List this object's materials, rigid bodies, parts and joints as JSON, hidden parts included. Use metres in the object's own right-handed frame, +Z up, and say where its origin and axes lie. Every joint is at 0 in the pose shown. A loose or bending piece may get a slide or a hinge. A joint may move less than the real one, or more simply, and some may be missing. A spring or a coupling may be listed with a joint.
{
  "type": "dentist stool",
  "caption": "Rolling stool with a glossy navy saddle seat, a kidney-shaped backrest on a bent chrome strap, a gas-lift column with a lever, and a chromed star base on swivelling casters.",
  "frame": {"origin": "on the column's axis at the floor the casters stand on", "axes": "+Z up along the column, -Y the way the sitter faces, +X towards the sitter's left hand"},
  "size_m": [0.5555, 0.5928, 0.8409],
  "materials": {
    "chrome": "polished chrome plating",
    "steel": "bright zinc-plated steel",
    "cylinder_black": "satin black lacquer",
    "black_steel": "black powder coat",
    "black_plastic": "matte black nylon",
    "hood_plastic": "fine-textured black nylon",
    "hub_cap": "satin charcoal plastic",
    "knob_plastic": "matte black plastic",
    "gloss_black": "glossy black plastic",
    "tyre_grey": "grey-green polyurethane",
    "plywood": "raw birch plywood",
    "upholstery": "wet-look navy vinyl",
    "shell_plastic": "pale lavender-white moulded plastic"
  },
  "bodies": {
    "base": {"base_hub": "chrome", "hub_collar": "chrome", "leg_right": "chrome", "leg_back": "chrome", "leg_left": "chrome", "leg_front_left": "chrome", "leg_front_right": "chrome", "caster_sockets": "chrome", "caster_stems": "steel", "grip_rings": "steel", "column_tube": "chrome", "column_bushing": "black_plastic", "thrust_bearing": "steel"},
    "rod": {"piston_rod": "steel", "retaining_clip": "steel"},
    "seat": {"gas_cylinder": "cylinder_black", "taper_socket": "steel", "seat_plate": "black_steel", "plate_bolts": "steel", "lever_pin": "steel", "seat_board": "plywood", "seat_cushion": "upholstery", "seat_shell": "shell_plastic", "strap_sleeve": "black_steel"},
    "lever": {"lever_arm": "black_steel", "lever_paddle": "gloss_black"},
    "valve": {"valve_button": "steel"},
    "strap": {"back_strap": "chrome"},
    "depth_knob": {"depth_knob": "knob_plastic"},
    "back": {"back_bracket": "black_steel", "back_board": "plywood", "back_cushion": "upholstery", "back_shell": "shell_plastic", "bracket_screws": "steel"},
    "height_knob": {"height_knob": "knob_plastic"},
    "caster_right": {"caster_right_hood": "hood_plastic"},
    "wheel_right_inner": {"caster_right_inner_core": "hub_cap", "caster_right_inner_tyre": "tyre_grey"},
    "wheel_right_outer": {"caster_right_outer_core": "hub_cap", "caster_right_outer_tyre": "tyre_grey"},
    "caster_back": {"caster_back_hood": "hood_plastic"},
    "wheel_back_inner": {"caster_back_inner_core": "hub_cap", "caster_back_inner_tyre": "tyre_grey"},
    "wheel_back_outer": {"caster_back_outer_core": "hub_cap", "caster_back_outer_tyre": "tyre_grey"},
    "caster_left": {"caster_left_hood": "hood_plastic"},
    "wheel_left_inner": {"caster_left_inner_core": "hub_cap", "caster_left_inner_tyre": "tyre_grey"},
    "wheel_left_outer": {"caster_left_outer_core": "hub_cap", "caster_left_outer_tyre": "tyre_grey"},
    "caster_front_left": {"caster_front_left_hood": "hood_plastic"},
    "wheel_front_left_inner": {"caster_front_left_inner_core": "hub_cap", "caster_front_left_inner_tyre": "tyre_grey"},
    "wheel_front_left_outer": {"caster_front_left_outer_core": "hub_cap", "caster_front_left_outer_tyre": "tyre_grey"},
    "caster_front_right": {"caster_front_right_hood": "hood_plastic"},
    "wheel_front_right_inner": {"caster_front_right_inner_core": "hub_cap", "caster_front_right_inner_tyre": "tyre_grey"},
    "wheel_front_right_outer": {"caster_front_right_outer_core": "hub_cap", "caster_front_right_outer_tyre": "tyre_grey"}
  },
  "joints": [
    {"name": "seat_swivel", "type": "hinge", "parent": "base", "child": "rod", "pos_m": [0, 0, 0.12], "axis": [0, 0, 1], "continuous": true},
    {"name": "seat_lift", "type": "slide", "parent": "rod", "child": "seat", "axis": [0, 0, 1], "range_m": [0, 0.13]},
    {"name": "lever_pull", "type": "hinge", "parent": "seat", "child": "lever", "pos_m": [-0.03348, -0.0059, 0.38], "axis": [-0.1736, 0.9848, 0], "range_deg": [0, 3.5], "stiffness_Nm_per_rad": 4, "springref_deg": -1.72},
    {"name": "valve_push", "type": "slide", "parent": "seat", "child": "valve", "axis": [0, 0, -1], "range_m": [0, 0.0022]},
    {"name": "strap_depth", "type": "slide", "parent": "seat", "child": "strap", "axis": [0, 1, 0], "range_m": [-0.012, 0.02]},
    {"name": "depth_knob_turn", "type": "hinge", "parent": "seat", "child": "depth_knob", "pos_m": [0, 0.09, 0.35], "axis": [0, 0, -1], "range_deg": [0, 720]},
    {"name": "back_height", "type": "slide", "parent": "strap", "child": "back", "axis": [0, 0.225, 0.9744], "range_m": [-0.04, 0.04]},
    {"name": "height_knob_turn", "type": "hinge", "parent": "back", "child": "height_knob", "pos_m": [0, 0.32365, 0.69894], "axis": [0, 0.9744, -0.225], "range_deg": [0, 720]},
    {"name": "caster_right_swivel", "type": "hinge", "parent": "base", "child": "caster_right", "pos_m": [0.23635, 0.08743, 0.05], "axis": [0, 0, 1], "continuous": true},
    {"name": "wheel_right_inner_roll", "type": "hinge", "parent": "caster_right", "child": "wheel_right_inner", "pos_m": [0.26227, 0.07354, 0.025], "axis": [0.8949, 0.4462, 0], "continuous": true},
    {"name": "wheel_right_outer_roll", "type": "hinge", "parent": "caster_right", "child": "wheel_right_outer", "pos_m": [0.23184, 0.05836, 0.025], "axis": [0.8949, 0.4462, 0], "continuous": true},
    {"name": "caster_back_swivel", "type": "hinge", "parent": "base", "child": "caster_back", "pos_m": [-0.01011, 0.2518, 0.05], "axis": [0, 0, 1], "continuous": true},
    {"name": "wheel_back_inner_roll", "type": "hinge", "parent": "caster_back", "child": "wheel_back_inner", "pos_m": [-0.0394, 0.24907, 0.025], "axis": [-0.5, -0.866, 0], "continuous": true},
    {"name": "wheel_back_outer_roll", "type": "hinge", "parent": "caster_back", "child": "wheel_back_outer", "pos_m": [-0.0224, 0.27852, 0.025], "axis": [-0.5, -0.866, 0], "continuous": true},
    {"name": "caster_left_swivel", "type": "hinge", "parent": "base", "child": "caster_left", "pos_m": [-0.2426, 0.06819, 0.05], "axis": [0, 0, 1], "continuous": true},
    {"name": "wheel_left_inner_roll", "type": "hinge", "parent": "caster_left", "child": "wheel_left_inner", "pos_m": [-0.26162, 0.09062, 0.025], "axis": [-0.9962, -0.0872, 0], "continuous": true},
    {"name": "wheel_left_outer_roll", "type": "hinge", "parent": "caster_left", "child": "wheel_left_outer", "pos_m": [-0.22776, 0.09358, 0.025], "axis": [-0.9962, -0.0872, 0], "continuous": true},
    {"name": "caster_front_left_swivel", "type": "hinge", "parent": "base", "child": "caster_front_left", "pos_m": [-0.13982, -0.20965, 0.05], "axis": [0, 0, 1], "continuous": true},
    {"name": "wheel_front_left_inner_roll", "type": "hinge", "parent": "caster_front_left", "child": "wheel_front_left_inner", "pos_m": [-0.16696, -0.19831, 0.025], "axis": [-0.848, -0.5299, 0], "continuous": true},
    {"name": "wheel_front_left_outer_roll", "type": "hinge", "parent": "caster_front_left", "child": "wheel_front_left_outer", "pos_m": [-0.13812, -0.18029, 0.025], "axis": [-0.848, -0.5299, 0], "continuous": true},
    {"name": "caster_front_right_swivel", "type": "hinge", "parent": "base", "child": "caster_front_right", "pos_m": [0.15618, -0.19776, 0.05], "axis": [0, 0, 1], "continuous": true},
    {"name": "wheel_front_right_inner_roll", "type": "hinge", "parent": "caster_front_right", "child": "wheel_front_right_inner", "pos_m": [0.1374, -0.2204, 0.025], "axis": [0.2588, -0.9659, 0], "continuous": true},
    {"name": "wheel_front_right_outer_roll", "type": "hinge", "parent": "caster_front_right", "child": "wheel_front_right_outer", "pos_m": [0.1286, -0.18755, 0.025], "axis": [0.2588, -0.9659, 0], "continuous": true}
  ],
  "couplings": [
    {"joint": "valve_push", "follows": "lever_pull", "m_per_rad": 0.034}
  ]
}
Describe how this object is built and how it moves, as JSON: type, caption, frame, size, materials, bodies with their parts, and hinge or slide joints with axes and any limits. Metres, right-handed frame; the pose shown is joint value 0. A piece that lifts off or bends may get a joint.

####################

### EXERCISE BRIEF
Search the data above for the word "frame", then gather each line in which it appears.

### THE SOLUTION
List this object's materials, rigid bodies, parts and joints as JSON, hidden parts included. Use metres in the object's own right-handed frame, +Z up, and say where its origin and axes lie. Every joint is at 0 in the pose shown. A loose or bending piece may get a slide or a hinge. A joint may move less than the real one, or more simply, and some may be missing. A spring or a coupling may be listed with a joint.
  "frame": {"origin": "on the column's axis at the floor the casters stand on", "axes": "+Z up along the column, -Y the way the sitter faces, +X towards the sitter's left hand"},
Describe how this object is built and how it moves, as JSON: type, caption, frame, size, materials, bodies with their parts, and hinge or slide joints with axes and any limits. Metres, right-handed frame; the pose shown is joint value 0. A piece that lifts off or bends may get a joint.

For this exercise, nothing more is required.